The data below holds a line containing "before = set(bpy.data.objects)" and a line containing "# Sizes. The"; please quote exactly those two lines and every line between them, and nothing else.

● Data lines

________________________

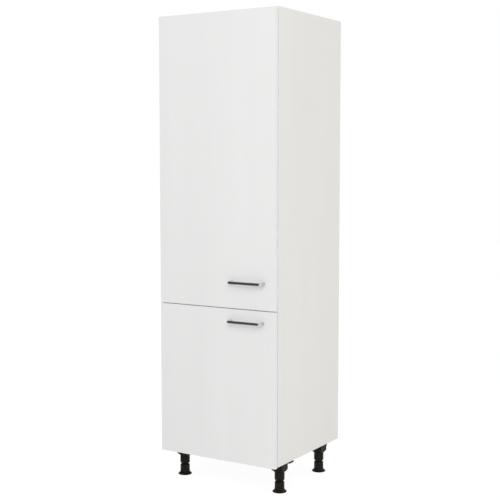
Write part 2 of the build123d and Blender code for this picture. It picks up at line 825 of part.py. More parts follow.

________________________

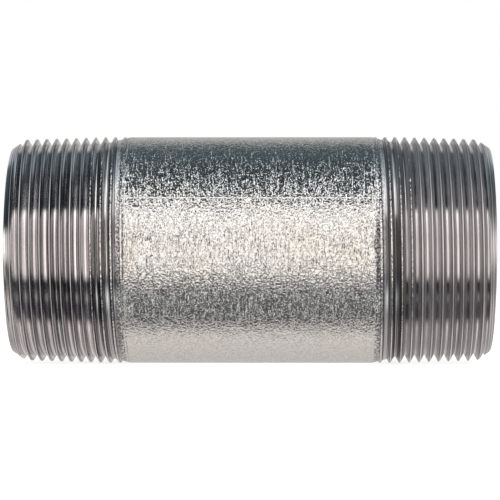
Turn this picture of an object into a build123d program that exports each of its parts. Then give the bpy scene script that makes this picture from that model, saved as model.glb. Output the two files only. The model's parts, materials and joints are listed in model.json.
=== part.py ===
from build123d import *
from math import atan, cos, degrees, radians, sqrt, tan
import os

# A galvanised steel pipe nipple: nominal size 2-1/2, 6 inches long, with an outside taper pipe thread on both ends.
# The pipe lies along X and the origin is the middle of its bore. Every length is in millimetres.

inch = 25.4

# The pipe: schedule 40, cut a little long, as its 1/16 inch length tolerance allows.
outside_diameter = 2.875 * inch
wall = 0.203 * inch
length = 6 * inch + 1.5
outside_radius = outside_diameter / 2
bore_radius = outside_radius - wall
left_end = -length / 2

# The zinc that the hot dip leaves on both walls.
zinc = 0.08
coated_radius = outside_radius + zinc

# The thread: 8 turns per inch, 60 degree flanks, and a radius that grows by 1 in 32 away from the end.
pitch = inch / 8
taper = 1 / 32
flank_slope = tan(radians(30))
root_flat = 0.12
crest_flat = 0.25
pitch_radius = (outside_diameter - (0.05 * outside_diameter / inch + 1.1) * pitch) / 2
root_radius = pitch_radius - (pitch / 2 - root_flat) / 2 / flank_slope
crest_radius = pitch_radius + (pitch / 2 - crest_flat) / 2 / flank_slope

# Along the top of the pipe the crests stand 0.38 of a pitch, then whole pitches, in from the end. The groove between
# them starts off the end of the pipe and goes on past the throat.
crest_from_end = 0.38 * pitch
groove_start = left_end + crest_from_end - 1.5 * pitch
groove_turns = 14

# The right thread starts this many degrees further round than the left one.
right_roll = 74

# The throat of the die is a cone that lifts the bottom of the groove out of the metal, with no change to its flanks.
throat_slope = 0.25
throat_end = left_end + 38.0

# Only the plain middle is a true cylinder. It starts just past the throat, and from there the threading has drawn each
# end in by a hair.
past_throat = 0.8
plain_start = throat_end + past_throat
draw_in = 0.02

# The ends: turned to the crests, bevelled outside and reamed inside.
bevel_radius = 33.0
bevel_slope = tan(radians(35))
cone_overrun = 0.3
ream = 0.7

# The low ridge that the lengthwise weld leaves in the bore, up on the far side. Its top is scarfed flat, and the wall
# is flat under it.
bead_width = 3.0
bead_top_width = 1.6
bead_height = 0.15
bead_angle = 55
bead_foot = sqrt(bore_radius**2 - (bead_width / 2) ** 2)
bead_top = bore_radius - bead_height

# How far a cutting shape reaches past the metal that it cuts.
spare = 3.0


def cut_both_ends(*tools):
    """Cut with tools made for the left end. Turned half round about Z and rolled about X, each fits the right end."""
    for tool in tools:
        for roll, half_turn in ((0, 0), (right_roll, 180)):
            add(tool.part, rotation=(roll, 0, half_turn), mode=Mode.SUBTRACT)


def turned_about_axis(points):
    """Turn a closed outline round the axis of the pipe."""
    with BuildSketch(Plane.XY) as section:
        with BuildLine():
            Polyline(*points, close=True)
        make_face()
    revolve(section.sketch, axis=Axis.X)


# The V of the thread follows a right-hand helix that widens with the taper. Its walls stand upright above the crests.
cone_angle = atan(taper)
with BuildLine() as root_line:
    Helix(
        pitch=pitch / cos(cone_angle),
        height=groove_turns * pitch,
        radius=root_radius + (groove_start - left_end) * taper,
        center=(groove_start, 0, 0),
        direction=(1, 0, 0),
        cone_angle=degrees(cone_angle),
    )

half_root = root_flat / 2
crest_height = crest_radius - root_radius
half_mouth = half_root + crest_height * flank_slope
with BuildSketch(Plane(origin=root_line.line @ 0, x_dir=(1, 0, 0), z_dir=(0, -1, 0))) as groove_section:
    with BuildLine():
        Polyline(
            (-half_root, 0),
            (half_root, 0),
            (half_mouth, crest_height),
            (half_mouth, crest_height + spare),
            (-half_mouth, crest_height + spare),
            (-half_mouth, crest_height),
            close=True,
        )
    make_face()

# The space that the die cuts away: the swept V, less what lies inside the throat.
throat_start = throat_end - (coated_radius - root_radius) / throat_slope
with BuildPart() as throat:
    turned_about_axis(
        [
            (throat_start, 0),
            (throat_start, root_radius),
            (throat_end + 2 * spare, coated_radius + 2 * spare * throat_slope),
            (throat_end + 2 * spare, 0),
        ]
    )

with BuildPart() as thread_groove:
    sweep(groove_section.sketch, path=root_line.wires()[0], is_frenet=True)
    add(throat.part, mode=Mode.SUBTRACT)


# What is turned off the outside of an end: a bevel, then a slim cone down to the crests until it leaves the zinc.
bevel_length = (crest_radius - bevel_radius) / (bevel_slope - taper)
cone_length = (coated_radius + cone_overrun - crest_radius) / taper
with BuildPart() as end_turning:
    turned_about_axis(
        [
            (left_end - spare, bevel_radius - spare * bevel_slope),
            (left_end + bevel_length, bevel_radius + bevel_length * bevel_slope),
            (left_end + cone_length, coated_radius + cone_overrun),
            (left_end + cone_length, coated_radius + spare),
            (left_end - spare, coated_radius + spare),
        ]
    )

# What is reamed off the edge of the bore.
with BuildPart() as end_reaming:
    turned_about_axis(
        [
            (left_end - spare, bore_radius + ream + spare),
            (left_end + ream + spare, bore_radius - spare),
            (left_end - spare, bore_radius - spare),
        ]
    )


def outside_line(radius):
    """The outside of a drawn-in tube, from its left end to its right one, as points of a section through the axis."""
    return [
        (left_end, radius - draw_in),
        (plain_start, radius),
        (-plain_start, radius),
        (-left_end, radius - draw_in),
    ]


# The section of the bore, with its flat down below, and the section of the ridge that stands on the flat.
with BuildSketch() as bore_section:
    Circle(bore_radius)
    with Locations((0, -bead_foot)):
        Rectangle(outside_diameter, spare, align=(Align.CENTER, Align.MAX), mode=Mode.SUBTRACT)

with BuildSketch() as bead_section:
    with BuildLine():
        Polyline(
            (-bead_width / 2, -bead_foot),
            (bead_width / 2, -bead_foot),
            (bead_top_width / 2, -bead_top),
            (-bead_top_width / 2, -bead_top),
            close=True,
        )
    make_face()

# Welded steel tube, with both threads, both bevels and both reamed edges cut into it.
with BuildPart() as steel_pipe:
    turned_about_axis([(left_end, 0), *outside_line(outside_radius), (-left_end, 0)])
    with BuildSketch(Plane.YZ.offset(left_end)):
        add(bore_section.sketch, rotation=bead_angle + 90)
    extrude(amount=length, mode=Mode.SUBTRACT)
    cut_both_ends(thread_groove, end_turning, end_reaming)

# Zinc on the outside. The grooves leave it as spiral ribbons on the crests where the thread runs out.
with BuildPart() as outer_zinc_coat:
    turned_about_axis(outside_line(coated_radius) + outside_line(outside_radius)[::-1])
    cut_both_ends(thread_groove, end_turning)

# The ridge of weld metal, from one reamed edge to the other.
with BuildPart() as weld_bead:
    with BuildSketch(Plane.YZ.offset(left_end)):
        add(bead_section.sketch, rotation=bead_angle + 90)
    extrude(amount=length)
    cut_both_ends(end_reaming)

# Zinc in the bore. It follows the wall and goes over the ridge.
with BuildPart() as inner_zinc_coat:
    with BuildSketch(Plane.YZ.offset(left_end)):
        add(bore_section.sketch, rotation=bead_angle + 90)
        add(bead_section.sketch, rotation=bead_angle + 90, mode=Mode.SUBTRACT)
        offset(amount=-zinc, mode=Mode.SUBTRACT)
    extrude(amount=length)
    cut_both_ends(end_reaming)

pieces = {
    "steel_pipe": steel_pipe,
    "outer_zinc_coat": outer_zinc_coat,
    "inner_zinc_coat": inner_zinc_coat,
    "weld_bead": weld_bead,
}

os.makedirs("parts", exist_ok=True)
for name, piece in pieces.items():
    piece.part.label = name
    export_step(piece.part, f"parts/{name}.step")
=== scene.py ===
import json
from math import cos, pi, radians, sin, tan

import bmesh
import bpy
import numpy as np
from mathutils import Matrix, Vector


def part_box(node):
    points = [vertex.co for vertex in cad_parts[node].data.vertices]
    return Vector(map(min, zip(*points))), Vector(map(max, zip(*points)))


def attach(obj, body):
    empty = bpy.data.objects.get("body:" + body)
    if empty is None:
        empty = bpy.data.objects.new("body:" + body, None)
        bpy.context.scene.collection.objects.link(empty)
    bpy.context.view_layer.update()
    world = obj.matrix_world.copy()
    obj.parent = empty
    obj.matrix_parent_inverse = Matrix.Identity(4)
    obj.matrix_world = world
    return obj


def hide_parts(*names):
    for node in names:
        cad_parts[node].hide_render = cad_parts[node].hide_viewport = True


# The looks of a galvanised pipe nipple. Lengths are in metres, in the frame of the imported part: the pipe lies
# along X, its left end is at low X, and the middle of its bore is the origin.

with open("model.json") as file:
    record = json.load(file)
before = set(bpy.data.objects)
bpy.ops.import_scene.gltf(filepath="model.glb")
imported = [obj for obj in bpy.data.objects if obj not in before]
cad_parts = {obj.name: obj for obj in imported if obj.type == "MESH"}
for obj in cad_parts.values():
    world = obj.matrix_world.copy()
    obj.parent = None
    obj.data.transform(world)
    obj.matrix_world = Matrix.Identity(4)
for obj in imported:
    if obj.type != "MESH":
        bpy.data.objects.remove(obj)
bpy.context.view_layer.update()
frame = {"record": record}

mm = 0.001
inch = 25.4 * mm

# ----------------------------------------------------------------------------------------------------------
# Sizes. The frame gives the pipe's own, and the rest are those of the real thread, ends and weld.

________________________

● Problem solution
before = set(bpy.data.objects)
bpy.ops.import_scene.gltf(filepath="model.glb")
imported = [obj for obj in bpy.data.objects if obj not in before]
cad_parts = {obj.name: obj for obj in imported if obj.type == "MESH"}
for obj in cad_parts.values():
    world = obj.matrix_world.copy()
    obj.parent = None
    obj.data.transform(world)
    obj.matrix_world = Matrix.Identity(4)
for obj in imported:
    if obj.type != "MESH":
        bpy.data.objects.remove(obj)
bpy.context.view_layer.update()
frame = {"record": record}

mm = 0.001
inch = 25.4 * mm

# ----------------------------------------------------------------------------------------------------------
# Sizes. The frame gives the pipe's own, and the rest are those of the real thread, ends and weld.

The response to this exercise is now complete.